Q.3 Define Physical design process in detail .


Ans. During the physical design process, you translate the expected schemas into actual database structures. At this time,
you have to map:
 Entities to tables
 Relationships to foreign key constraints
 Attributes to columns
 Primary unique identifiers to primary key constraints
 Unique identifiers to unique key constraints
Physical Design Structures
Once you have converted your logical design to a physical one, you will need to create some or all of the following
structures:

 Tablespaces

 Tables and Partitioned Tables

 Views

 Integrity Constraints

 Dimensions
Some of these structures require disk space. Others exist only in the data dictionary. Additionally, the following structures
may be created for performance improvement:

 Indexes and Partitioned Indexes

 Materialized Views
Tablespaces
A tablespace consists of one or more datafiles, which are physical structures within the operating system you are using. A
datafile is associated with only one tablespace. From a design perspective, tablespaces are containers for physical design
structures.

5
Tablespaces need to be separated by differences. For example, tables should be separated from their indexes and small
tables should be separated from large tables. Tablespaces should also represent logical business units if possible. Because
a tablespace is the coarsest granularity for backup and recovery or the transportable tablespaces mechanism, the logical
business design affects availability and maintenance operations.
You can now use ultralarge data files, a significant improvement in very large databases.
Tables and Partitioned Tables
Tables are the basic unit of data storage. They are the container for the expected amount of raw data in your data
warehouse.
Using partitioned tables instead of nonpartitioned ones addresses the key problem of supporting very large data volumes
by allowing you to divide them into smaller and more manageable pieces. The main design criterion for partitioning is
manageability, though you will also see performance benefits in most cases because of partition pruning or intelligent
parallel processing. For example, you might choose a partitioning strategy based on a sales transaction date and a monthly
granularity. If you have four years' worth of data, you can delete a month's data as it becomes older than four years with a
single, fast DDL statement and load new data while only affecting 1/48th of the complete table. Business questions
regarding the last quarter will only affect three months, which is equivalent to three partitions, or 3/48ths of the total
volume.
Partitioning large tables improves performance because each partitioned piece is more manageable. Typically, you
partition based on transaction dates in a data warehouse.
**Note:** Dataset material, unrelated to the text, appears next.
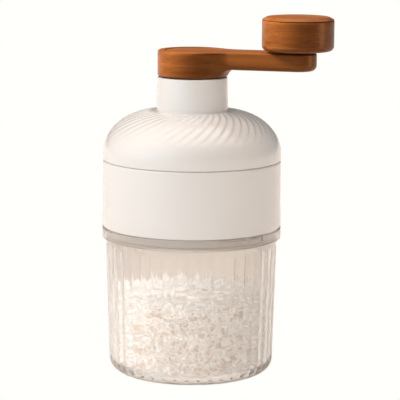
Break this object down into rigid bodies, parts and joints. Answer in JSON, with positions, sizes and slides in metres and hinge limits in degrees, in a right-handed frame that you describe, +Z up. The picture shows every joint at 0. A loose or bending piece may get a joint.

For example, each month, one month's worth of data can be
assigned its own partition.
Table Compression
You can save disk space by compressing heap-organized tables. A typical type of heap-organized table you should
consider for table compression is partitioned tables.
To reduce disk use and memory use (specifically, the buffer cache), you can store tables and partitioned tables in a
compressed format inside the database. This often leads to a better scaleup for read-only operations. Table compression
can also speed up query execution. There is, however, a cost in CPU overhead.
Table compression should be used with highly redundant data, such as tables with many foreign keys. You should avoid
compressing tables with much update or other DML activity. Although compressed tables or partitions are updatable,
there is some overhead in updating these tables, and high update activity may work against compression by causing some
space to be wasted.
Views
A view is a tailored presentation of the data contained in one or more tables or other views. A view takes the output of a
query and treats it as a table. Views do not require any space in the database.
Indexes and Partitioned Indexes
Indexes are optional structures associated with tables or clusters. In addition to the classical B-tree indexes, bitmap
indexes are very common in data warehousing environments. Bitmap indexes are optimized index structures for set-
oriented operations. Additionally, they are necessary for some optimized data access methods such as star
transformations.
Indexes are just like tables in that you can partition them, although the partitioning strategy is not dependent upon the
table structure. Partitioning indexes makes it easier to manage the data warehouse during refresh and improves query
performance.
Materialized Views

6
Materialized views are query results that have been stored in advance so long-running calculations are not necessary when
you actually execute your SQL statements. From a physical design point of view, materialized views resemble tables or
partitioned tables and behave like indexes in that they are used transparently and improve performance.
Dimensions
A dimension is a schema object that defines hierarchical relationships between columns or column sets. A hierarchical
relationship is a functional dependency from one level of a hierarchy to the next one. A dimension is a container of logical
relationships and does not require any space in the database. A typical dimension is city, state (or province), region, and
country.

Q.4 Explain characteristics of different classes of users in data warehouse .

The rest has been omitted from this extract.